→ **SET PROBLEM**
Can you reproduce the data beneath, keeping every line exact?

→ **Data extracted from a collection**
====================
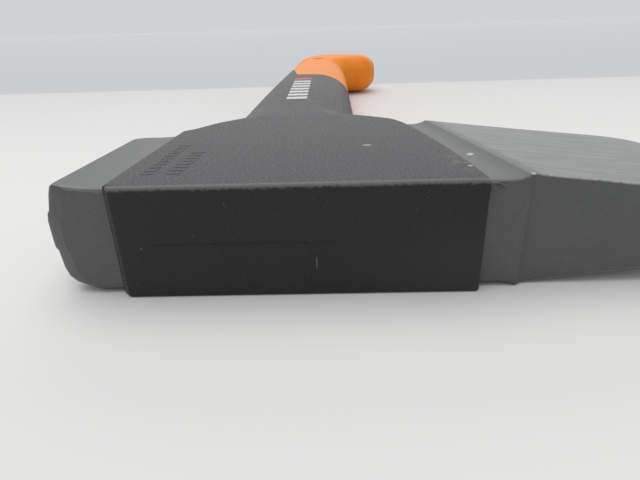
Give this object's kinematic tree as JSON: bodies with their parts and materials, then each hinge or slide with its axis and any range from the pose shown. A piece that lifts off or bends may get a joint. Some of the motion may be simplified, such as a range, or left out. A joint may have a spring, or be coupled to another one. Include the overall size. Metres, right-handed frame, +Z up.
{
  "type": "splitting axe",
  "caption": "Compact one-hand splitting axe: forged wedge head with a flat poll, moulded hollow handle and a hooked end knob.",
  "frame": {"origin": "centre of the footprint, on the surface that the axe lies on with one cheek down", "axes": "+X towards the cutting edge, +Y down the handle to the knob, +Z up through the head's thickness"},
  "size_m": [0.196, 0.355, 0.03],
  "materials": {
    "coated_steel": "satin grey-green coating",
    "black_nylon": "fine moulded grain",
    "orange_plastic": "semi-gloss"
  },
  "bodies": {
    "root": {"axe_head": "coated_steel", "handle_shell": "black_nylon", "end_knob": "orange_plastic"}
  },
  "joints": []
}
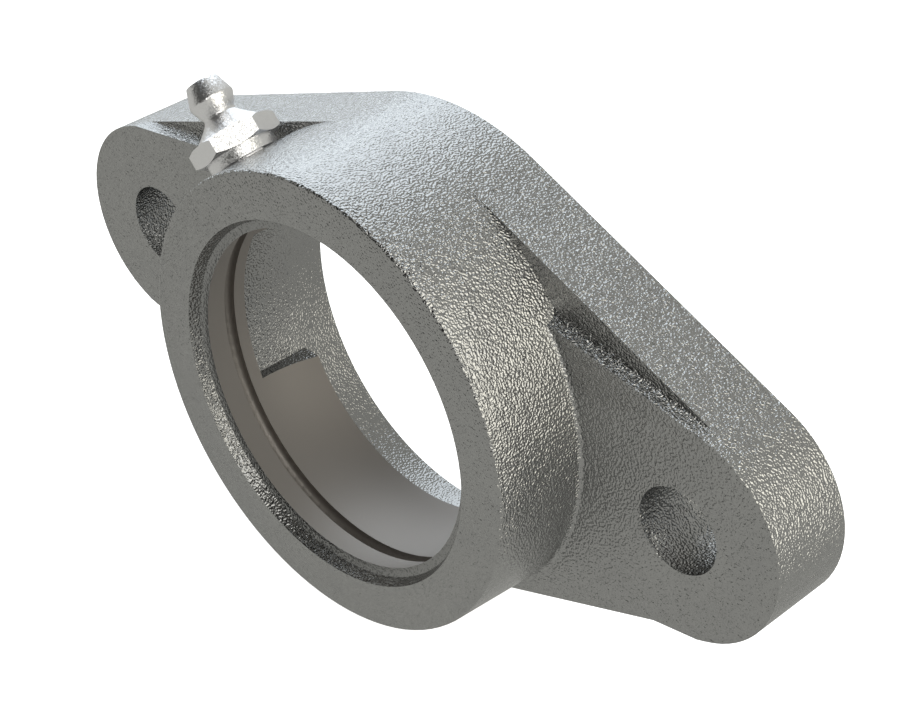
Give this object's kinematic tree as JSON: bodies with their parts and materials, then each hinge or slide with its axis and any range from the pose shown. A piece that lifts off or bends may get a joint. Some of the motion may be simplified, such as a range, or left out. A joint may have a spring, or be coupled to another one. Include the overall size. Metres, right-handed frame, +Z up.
====================
→ **EXERCISE ANSWER**
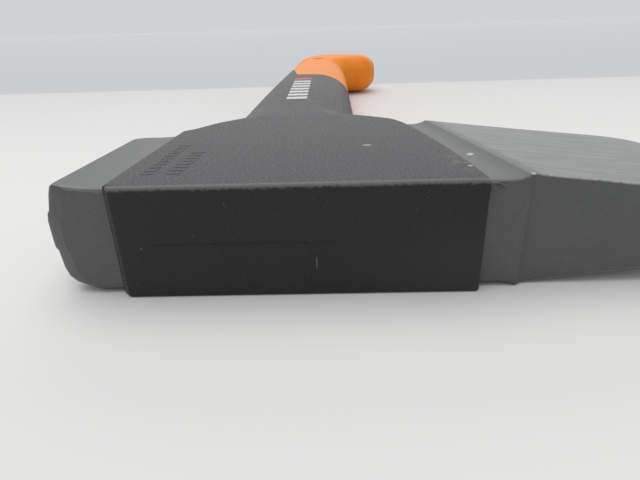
Give this object's kinematic tree as JSON: bodies with their parts and materials, then each hinge or slide with its axis and any range from the pose shown. A piece that lifts off or bends may get a joint. Some of the motion may be simplified, such as a range, or left out. A joint may have a spring, or be coupled to another one. Include the overall size. Metres, right-handed frame, +Z up.
{
  "type": "splitting axe",
  "caption": "Compact one-hand splitting axe: forged wedge head with a flat poll, moulded hollow handle and a hooked end knob.",
  "frame": {"origin": "centre of the footprint, on the surface that the axe lies on with one cheek down", "axes": "+X towards the cutting edge, +Y down the handle to the knob, +Z up through the head's thickness"},
  "size_m": [0.196, 0.355, 0.03],
  "materials": {
    "coated_steel": "satin grey-green coating",
    "black_nylon": "fine moulded grain",
    "orange_plastic": "semi-gloss"
  },
  "bodies": {
    "root": {"axe_head": "coated_steel", "handle_shell": "black_nylon", "end_knob": "orange_plastic"}
  },
  "joints": []
}
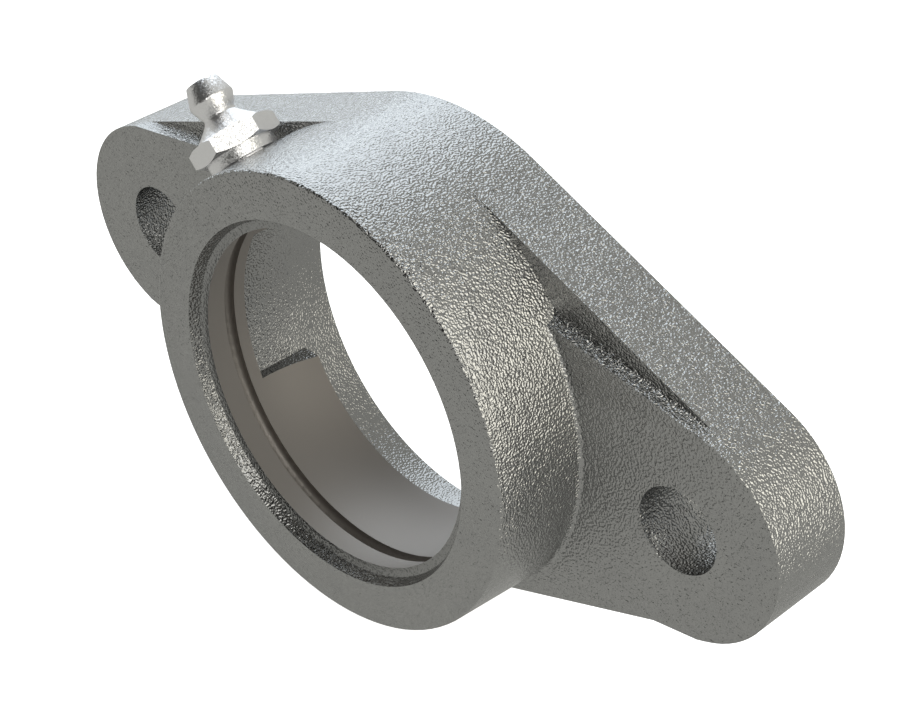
Give this object's kinematic tree as JSON: bodies with their parts and materials, then each hinge or slide with its axis and any range from the pose shown. A piece that lifts off or bends may get a joint. Some of the motion may be simplified, such as a range, or left out. A joint may have a spring, or be coupled to another one. Include the overall size. Metres, right-handed frame, +Z up.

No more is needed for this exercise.